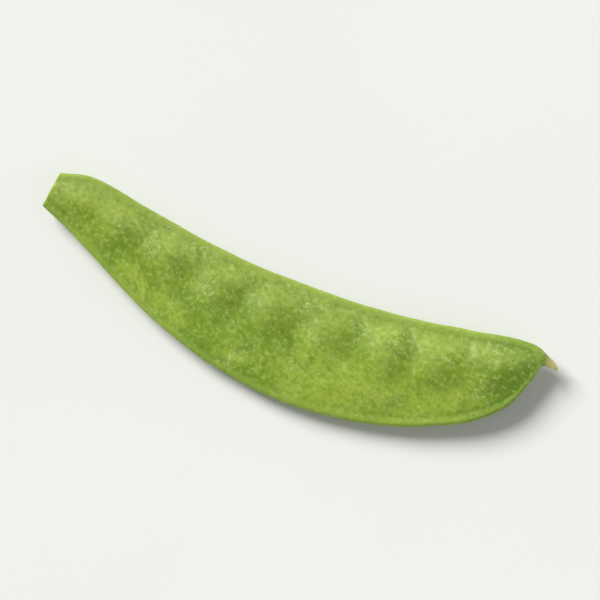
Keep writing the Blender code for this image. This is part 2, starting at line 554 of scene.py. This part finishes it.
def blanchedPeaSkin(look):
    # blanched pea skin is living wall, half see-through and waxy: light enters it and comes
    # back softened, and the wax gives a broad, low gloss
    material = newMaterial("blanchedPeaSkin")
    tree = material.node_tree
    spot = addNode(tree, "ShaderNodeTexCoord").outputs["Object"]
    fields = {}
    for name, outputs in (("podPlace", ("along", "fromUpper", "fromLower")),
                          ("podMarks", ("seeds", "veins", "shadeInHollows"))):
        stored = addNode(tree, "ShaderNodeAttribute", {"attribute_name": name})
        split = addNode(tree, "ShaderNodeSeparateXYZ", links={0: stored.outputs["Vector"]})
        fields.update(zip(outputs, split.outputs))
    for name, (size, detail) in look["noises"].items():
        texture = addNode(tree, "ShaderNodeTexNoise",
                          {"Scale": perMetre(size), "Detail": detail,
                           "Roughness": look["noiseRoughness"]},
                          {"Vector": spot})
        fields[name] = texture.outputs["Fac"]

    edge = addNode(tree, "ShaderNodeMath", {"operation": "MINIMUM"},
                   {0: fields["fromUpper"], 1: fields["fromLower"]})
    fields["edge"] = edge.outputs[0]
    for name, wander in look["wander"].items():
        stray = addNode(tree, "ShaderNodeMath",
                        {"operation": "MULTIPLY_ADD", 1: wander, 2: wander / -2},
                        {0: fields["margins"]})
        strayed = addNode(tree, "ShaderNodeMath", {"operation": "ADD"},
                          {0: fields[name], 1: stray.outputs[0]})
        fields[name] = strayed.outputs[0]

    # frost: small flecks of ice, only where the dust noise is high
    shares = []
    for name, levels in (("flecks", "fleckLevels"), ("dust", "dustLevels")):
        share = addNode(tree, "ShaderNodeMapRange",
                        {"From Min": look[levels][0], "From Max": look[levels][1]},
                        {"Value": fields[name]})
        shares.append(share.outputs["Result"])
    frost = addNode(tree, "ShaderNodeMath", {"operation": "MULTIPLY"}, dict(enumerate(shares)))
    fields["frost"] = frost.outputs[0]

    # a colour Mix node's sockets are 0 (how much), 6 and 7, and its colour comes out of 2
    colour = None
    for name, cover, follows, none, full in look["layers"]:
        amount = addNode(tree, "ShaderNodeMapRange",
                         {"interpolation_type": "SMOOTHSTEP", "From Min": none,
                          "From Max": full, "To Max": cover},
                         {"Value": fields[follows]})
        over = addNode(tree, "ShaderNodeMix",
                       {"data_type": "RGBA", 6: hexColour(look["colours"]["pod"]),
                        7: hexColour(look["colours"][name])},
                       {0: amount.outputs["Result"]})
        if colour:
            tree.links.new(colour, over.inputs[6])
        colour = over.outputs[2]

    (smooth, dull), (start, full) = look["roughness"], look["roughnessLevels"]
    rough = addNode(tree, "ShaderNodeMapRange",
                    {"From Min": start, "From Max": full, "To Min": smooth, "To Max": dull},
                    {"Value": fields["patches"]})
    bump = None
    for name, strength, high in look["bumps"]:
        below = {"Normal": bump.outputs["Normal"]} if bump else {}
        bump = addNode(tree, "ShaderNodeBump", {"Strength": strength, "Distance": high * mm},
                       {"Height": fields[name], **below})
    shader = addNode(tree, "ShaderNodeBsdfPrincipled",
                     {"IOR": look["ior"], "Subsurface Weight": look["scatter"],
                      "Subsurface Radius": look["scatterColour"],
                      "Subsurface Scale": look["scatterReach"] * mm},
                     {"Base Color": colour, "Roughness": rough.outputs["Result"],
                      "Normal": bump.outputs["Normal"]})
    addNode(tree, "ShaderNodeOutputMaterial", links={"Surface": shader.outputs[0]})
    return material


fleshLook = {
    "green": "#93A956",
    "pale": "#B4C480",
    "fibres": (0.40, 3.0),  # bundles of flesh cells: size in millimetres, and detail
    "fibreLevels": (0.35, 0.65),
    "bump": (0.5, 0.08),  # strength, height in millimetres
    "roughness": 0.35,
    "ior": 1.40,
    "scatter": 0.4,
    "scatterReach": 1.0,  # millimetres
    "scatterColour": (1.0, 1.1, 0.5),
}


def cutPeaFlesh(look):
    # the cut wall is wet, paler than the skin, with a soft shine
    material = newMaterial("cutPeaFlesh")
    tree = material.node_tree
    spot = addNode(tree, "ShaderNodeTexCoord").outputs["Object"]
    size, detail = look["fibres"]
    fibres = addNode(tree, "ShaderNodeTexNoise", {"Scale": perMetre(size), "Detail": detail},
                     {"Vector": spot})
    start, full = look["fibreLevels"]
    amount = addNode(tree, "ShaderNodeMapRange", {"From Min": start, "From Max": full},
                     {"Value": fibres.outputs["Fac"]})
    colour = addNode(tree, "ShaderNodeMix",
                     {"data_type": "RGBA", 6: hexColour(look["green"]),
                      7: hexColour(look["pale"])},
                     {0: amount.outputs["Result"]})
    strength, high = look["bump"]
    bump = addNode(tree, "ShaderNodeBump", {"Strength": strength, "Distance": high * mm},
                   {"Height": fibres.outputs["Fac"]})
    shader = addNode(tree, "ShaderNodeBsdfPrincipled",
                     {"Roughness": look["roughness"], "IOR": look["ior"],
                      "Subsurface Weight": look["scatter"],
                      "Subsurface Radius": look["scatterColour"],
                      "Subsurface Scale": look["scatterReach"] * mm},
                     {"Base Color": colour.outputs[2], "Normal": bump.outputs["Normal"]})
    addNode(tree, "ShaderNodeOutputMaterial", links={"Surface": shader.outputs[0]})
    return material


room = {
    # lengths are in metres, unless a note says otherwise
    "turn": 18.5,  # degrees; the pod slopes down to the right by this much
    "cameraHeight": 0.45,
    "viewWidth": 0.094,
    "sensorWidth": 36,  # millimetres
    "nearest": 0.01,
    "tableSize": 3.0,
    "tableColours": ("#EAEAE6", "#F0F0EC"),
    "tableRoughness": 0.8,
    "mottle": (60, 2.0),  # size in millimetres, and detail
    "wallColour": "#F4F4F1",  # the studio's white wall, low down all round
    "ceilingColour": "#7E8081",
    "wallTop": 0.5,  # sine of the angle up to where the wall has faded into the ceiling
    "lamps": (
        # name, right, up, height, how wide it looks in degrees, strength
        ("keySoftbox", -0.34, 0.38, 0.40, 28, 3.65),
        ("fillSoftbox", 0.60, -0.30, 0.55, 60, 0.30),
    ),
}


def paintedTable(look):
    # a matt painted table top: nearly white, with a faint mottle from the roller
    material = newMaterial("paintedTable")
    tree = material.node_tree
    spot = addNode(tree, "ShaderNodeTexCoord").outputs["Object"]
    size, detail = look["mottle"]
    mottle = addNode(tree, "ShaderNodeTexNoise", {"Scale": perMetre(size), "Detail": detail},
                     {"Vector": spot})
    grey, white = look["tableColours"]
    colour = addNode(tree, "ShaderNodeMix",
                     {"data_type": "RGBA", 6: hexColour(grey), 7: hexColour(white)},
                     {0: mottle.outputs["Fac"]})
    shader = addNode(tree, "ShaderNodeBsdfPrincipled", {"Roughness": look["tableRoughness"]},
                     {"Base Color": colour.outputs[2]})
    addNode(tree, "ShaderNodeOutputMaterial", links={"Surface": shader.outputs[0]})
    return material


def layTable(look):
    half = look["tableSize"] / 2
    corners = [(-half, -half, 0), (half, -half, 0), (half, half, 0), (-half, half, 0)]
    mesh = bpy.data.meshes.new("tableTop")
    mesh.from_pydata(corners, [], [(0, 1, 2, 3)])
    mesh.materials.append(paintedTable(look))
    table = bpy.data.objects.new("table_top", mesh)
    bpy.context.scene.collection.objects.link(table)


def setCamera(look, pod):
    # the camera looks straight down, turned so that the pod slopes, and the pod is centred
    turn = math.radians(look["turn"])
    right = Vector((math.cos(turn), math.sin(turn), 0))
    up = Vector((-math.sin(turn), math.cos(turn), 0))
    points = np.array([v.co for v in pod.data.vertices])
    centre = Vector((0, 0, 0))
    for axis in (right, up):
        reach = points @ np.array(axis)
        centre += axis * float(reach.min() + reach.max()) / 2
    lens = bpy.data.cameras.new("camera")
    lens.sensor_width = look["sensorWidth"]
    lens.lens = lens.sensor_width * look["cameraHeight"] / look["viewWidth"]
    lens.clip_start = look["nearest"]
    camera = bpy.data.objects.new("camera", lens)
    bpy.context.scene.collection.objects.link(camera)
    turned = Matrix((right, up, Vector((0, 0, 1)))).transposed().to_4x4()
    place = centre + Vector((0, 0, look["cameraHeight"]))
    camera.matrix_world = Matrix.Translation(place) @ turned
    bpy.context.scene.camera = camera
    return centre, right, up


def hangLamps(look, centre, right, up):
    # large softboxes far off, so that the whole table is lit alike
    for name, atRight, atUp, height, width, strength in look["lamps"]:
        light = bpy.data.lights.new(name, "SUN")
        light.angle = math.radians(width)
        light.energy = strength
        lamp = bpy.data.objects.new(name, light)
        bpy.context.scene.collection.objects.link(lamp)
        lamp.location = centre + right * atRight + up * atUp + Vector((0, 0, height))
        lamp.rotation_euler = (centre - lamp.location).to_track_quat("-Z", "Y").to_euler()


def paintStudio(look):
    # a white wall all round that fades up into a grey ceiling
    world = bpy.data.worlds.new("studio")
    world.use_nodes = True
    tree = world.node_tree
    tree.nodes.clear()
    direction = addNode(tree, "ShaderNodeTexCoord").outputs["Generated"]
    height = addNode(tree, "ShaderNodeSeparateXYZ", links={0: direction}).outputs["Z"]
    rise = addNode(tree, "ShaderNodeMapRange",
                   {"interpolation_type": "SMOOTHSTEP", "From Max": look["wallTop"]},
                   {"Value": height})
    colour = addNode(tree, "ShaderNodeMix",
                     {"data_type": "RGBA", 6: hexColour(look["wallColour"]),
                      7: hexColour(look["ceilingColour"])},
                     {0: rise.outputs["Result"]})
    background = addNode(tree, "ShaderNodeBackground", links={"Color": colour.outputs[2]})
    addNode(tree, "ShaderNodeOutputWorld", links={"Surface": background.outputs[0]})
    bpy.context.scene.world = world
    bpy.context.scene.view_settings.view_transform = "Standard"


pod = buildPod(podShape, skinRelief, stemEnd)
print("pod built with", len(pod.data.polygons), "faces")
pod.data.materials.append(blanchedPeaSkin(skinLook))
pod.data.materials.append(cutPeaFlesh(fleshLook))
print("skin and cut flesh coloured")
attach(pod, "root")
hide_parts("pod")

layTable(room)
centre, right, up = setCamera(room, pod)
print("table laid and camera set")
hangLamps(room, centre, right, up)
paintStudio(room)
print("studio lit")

GOAL — Everything from the first line above through the line that contains "fields[name] = strayed.outputs[0]" should be duplicated exactly, please, and nothing beyond it.

RESULT OF THE EXERCISE —
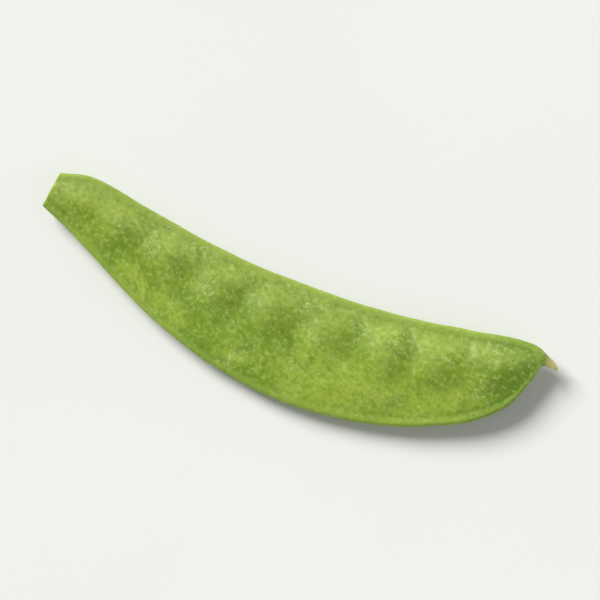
Keep writing the Blender code for this image. This is part 2, starting at line 554 of scene.py. This part finishes it.
def blanchedPeaSkin(look):
    # blanched pea skin is living wall, half see-through and waxy: light enters it and comes
    # back softened, and the wax gives a broad, low gloss
    material = newMaterial("blanchedPeaSkin")
    tree = material.node_tree
    spot = addNode(tree, "ShaderNodeTexCoord").outputs["Object"]
    fields = {}
    for name, outputs in (("podPlace", ("along", "fromUpper", "fromLower")),
                          ("podMarks", ("seeds", "veins", "shadeInHollows"))):
        stored = addNode(tree, "ShaderNodeAttribute", {"attribute_name": name})
        split = addNode(tree, "ShaderNodeSeparateXYZ", links={0: stored.outputs["Vector"]})
        fields.update(zip(outputs, split.outputs))
    for name, (size, detail) in look["noises"].items():
        texture = addNode(tree, "ShaderNodeTexNoise",
                          {"Scale": perMetre(size), "Detail": detail,
                           "Roughness": look["noiseRoughness"]},
                          {"Vector": spot})
        fields[name] = texture.outputs["Fac"]

    edge = addNode(tree, "ShaderNodeMath", {"operation": "MINIMUM"},
                   {0: fields["fromUpper"], 1: fields["fromLower"]})
    fields["edge"] = edge.outputs[0]
    for name, wander in look["wander"].items():
        stray = addNode(tree, "ShaderNodeMath",
                        {"operation": "MULTIPLY_ADD", 1: wander, 2: wander / -2},
                        {0: fields["margins"]})
        strayed = addNode(tree, "ShaderNodeMath", {"operation": "ADD"},
                          {0: fields[name], 1: stray.outputs[0]})
        fields[name] = strayed.outputs[0]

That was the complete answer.